* _What is being asked_
Write out the whole listing exactly as it stands.

* * * * *

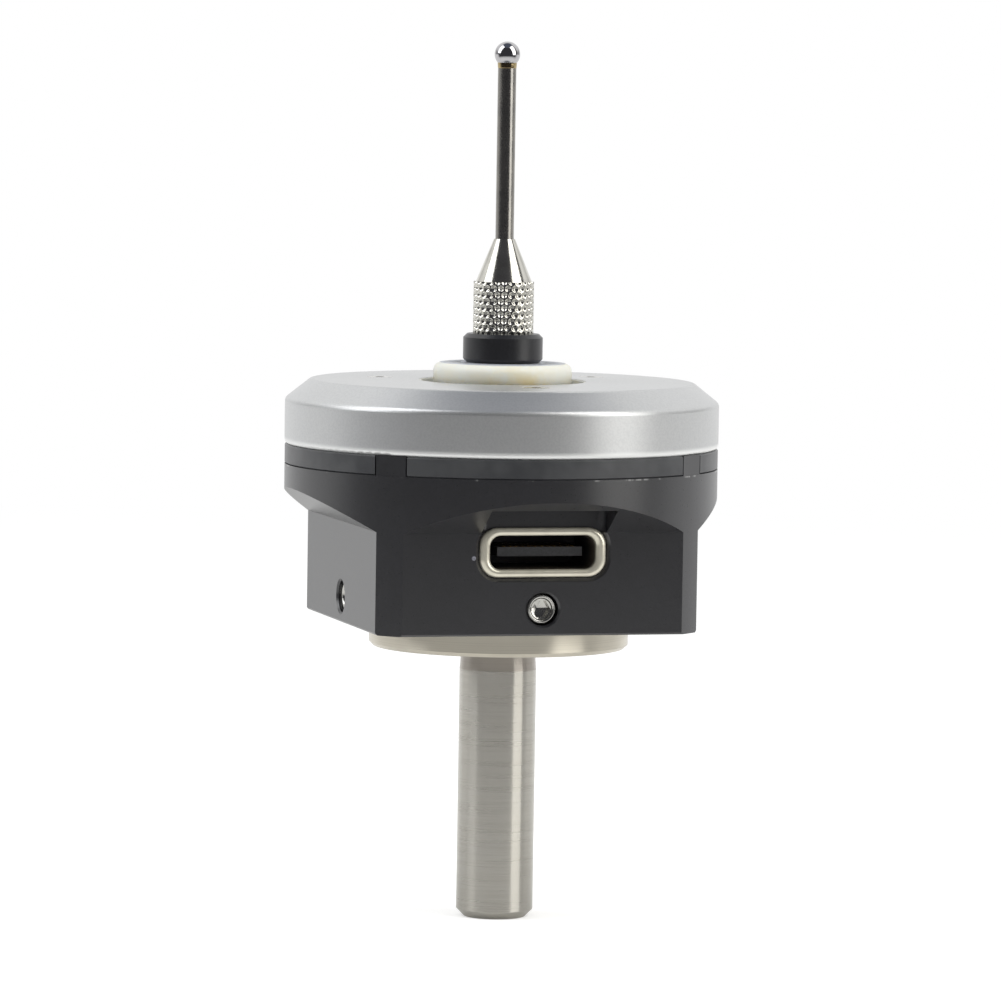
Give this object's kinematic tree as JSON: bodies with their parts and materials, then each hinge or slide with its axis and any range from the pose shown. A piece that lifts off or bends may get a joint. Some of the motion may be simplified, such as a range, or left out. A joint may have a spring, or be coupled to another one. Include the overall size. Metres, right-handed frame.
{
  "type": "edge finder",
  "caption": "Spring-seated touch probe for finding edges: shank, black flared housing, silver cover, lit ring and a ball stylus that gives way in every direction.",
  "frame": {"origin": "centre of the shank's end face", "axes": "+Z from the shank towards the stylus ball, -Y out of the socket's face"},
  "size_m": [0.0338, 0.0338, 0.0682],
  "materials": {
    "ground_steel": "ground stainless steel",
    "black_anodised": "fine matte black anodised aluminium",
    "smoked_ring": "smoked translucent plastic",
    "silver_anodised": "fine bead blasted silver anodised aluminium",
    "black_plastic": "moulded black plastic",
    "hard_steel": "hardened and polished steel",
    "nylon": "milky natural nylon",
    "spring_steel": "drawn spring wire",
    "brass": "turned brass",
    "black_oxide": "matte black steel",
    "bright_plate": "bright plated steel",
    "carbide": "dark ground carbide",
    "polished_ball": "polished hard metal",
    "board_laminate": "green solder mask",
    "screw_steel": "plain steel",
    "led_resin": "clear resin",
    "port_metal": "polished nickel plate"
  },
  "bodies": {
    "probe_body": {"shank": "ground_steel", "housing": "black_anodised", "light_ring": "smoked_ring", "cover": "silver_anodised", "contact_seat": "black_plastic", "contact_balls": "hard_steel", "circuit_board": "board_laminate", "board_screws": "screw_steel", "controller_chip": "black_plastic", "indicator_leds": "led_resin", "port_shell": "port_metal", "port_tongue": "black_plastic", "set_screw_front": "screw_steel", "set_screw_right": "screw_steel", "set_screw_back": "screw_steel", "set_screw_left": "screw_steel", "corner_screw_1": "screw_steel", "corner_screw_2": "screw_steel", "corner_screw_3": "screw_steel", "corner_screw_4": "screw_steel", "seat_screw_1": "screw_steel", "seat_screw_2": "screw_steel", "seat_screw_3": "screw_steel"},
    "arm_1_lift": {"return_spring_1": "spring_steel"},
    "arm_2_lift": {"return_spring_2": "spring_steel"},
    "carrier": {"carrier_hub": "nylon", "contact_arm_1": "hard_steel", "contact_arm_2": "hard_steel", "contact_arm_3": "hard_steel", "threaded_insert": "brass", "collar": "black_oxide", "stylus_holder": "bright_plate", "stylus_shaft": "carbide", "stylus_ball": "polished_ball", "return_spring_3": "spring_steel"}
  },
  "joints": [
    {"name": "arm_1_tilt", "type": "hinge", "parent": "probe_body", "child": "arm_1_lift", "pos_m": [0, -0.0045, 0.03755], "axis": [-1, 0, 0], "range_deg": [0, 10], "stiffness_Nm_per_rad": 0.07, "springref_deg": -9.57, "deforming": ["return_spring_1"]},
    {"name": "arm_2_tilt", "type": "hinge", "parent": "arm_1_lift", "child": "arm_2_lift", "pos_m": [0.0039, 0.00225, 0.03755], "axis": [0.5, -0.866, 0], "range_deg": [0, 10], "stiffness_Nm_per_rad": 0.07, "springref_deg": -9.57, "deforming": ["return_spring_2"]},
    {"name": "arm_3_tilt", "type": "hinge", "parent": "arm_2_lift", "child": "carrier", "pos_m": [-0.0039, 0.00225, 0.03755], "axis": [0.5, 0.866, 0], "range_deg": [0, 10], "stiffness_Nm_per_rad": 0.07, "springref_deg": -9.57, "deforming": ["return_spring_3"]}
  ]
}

* * * * *

* _The result_
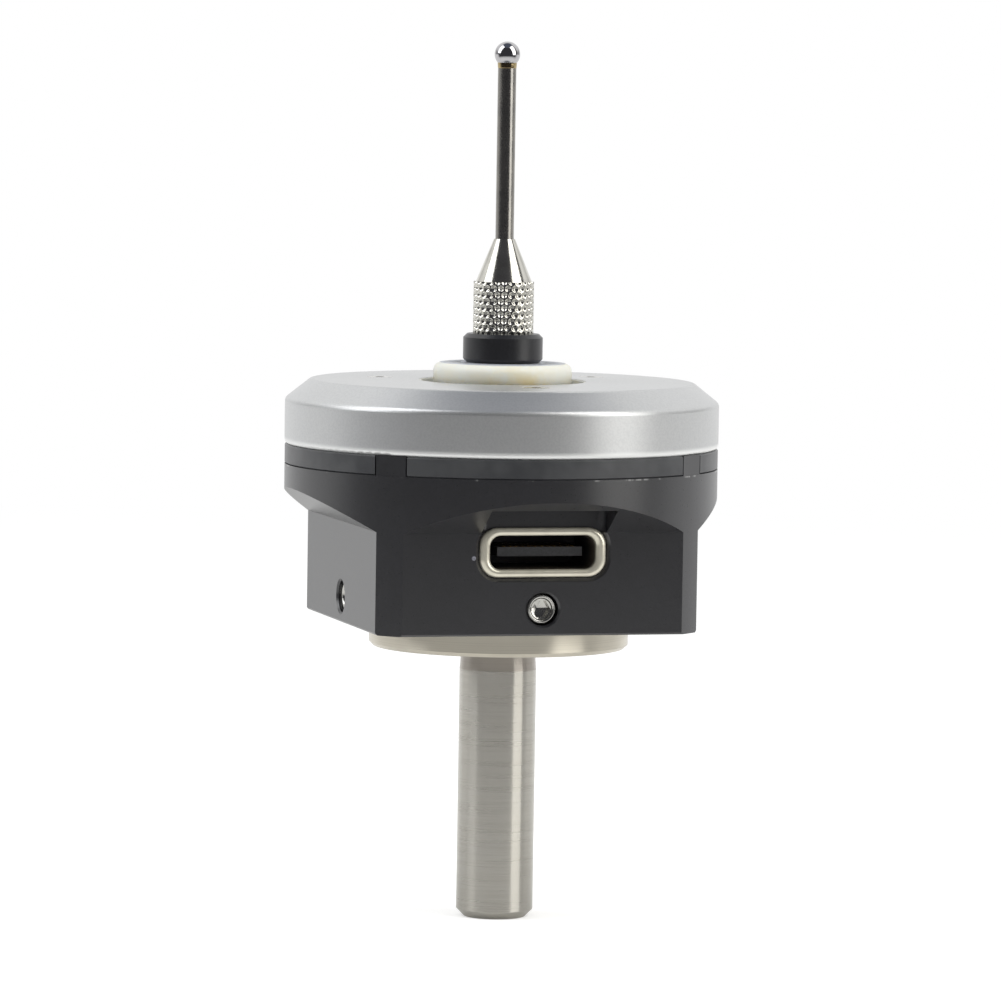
Give this object's kinematic tree as JSON: bodies with their parts and materials, then each hinge or slide with its axis and any range from the pose shown. A piece that lifts off or bends may get a joint. Some of the motion may be simplified, such as a range, or left out. A joint may have a spring, or be coupled to another one. Include the overall size. Metres, right-handed frame.
{
  "type": "edge finder",
  "caption": "Spring-seated touch probe for finding edges: shank, black flared housing, silver cover, lit ring and a ball stylus that gives way in every direction.",
  "frame": {"origin": "centre of the shank's end face", "axes": "+Z from the shank towards the stylus ball, -Y out of the socket's face"},
  "size_m": [0.0338, 0.0338, 0.0682],
  "materials": {
    "ground_steel": "ground stainless steel",
    "black_anodised": "fine matte black anodised aluminium",
    "smoked_ring": "smoked translucent plastic",
    "silver_anodised": "fine bead blasted silver anodised aluminium",
    "black_plastic": "moulded black plastic",
    "hard_steel": "hardened and polished steel",
    "nylon": "milky natural nylon",
    "spring_steel": "drawn spring wire",
    "brass": "turned brass",
    "black_oxide": "matte black steel",
    "bright_plate": "bright plated steel",
    "carbide": "dark ground carbide",
    "polished_ball": "polished hard metal",
    "board_laminate": "green solder mask",
    "screw_steel": "plain steel",
    "led_resin": "clear resin",
    "port_metal": "polished nickel plate"
  },
  "bodies": {
    "probe_body": {"shank": "ground_steel", "housing": "black_anodised", "light_ring": "smoked_ring", "cover": "silver_anodised", "contact_seat": "black_plastic", "contact_balls": "hard_steel", "circuit_board": "board_laminate", "board_screws": "screw_steel", "controller_chip": "black_plastic", "indicator_leds": "led_resin", "port_shell": "port_metal", "port_tongue": "black_plastic", "set_screw_front": "screw_steel", "set_screw_right": "screw_steel", "set_screw_back": "screw_steel", "set_screw_left": "screw_steel", "corner_screw_1": "screw_steel", "corner_screw_2": "screw_steel", "corner_screw_3": "screw_steel", "corner_screw_4": "screw_steel", "seat_screw_1": "screw_steel", "seat_screw_2": "screw_steel", "seat_screw_3": "screw_steel"},
    "arm_1_lift": {"return_spring_1": "spring_steel"},
    "arm_2_lift": {"return_spring_2": "spring_steel"},
    "carrier": {"carrier_hub": "nylon", "contact_arm_1": "hard_steel", "contact_arm_2": "hard_steel", "contact_arm_3": "hard_steel", "threaded_insert": "brass", "collar": "black_oxide", "stylus_holder": "bright_plate", "stylus_shaft": "carbide", "stylus_ball": "polished_ball", "return_spring_3": "spring_steel"}
  },
  "joints": [
    {"name": "arm_1_tilt", "type": "hinge", "parent": "probe_body", "child": "arm_1_lift", "pos_m": [0, -0.0045, 0.03755], "axis": [-1, 0, 0], "range_deg": [0, 10], "stiffness_Nm_per_rad": 0.07, "springref_deg": -9.57, "deforming": ["return_spring_1"]},
    {"name": "arm_2_tilt", "type": "hinge", "parent": "arm_1_lift", "child": "arm_2_lift", "pos_m": [0.0039, 0.00225, 0.03755], "axis": [0.5, -0.866, 0], "range_deg": [0, 10], "stiffness_Nm_per_rad": 0.07, "springref_deg": -9.57, "deforming": ["return_spring_2"]},
    {"name": "arm_3_tilt", "type": "hinge", "parent": "arm_2_lift", "child": "carrier", "pos_m": [-0.0039, 0.00225, 0.03755], "axis": [0.5, 0.866, 0], "range_deg": [0, 10], "stiffness_Nm_per_rad": 0.07, "springref_deg": -9.57, "deforming": ["return_spring_3"]}
  ]
}